[START SUPPLIED DATA]

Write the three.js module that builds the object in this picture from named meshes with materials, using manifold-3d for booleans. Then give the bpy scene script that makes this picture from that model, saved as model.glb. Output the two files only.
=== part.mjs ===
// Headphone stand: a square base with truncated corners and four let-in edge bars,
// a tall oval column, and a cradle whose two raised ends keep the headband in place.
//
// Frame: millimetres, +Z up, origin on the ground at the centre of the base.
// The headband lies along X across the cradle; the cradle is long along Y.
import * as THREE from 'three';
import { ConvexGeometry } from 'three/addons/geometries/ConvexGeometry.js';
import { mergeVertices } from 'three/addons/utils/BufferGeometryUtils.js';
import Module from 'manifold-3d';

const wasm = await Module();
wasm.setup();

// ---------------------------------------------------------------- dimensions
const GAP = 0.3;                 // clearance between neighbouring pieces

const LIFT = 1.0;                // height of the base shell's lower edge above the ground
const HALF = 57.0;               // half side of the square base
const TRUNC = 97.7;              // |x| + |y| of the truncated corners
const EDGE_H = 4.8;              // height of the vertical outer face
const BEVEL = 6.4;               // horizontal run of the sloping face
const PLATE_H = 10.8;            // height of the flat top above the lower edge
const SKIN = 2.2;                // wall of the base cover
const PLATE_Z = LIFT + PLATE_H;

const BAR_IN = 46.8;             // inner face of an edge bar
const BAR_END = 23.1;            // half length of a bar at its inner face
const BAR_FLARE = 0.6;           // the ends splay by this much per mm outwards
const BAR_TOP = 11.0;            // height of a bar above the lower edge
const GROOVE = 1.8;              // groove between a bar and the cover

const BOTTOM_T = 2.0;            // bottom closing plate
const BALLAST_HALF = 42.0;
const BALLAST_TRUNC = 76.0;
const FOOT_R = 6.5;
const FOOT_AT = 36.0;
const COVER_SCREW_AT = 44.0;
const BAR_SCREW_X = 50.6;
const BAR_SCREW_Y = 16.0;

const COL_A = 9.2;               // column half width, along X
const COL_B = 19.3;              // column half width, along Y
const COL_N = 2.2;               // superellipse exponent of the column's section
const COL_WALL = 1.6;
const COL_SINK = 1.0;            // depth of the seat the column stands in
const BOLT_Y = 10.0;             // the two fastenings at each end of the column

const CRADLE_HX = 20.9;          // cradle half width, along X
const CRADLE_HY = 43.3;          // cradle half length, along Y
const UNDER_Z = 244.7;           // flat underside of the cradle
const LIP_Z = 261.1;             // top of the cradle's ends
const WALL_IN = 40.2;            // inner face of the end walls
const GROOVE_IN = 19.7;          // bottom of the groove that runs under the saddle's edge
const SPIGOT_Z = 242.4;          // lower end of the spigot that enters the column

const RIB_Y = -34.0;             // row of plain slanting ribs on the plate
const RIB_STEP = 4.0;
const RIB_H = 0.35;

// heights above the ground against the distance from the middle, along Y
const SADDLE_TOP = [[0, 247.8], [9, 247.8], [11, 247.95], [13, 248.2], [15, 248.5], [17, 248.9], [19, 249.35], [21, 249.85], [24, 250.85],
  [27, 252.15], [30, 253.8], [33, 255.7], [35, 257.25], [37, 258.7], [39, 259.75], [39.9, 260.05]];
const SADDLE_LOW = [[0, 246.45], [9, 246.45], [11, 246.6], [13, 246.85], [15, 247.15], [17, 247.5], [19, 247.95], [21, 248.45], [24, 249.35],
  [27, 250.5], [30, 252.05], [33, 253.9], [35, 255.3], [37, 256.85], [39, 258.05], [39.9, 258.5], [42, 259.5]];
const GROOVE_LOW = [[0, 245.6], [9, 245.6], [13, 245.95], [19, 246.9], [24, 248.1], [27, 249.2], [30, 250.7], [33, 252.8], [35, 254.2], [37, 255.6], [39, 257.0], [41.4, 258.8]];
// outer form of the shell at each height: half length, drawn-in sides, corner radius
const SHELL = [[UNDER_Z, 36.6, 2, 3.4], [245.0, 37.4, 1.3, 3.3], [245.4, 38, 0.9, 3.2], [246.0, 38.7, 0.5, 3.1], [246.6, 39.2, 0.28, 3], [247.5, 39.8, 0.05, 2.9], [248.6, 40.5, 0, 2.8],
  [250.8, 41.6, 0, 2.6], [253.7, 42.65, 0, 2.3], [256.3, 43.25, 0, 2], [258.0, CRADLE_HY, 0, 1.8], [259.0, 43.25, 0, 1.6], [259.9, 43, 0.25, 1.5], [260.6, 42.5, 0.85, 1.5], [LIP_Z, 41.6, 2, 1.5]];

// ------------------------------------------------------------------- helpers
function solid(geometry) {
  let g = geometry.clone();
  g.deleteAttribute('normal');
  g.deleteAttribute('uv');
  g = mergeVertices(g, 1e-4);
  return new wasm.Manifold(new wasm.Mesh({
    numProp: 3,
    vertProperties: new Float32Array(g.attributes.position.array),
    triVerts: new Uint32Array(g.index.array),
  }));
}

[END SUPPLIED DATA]
[START SUPPLIED DATA]

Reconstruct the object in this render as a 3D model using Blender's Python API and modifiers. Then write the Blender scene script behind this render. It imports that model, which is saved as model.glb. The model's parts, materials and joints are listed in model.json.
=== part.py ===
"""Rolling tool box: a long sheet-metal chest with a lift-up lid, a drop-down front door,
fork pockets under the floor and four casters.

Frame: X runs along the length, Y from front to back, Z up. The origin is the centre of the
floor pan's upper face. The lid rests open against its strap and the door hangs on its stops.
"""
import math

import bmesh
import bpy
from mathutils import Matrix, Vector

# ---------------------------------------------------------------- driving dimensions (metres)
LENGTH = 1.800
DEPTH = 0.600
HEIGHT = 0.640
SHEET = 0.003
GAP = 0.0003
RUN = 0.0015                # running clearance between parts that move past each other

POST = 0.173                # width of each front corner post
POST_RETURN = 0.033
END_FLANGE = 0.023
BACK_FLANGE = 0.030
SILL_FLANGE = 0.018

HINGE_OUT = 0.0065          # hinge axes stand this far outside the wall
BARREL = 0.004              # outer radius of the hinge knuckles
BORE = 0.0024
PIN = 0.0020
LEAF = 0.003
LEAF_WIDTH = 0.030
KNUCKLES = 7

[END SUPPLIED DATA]

WHAT IS EXPECTED | Nothing but the lines from the line that contains "Write the three.js" through the line that contains "wasm.setup();" should be given again, each exactly as it stands, both ends included.

SOLVED PROBLEM |
Write the three.js module that builds the object in this picture from named meshes with materials, using manifold-3d for booleans. Then give the bpy scene script that makes this picture from that model, saved as model.glb. Output the two files only.
=== part.mjs ===
// Headphone stand: a square base with truncated corners and four let-in edge bars,
// a tall oval column, and a cradle whose two raised ends keep the headband in place.
//
// Frame: millimetres, +Z up, origin on the ground at the centre of the base.
// The headband lies along X across the cradle; the cradle is long along Y.
import * as THREE from 'three';
import { ConvexGeometry } from 'three/addons/geometries/ConvexGeometry.js';
import { mergeVertices } from 'three/addons/utils/BufferGeometryUtils.js';
import Module from 'manifold-3d';

const wasm = await Module();
wasm.setup();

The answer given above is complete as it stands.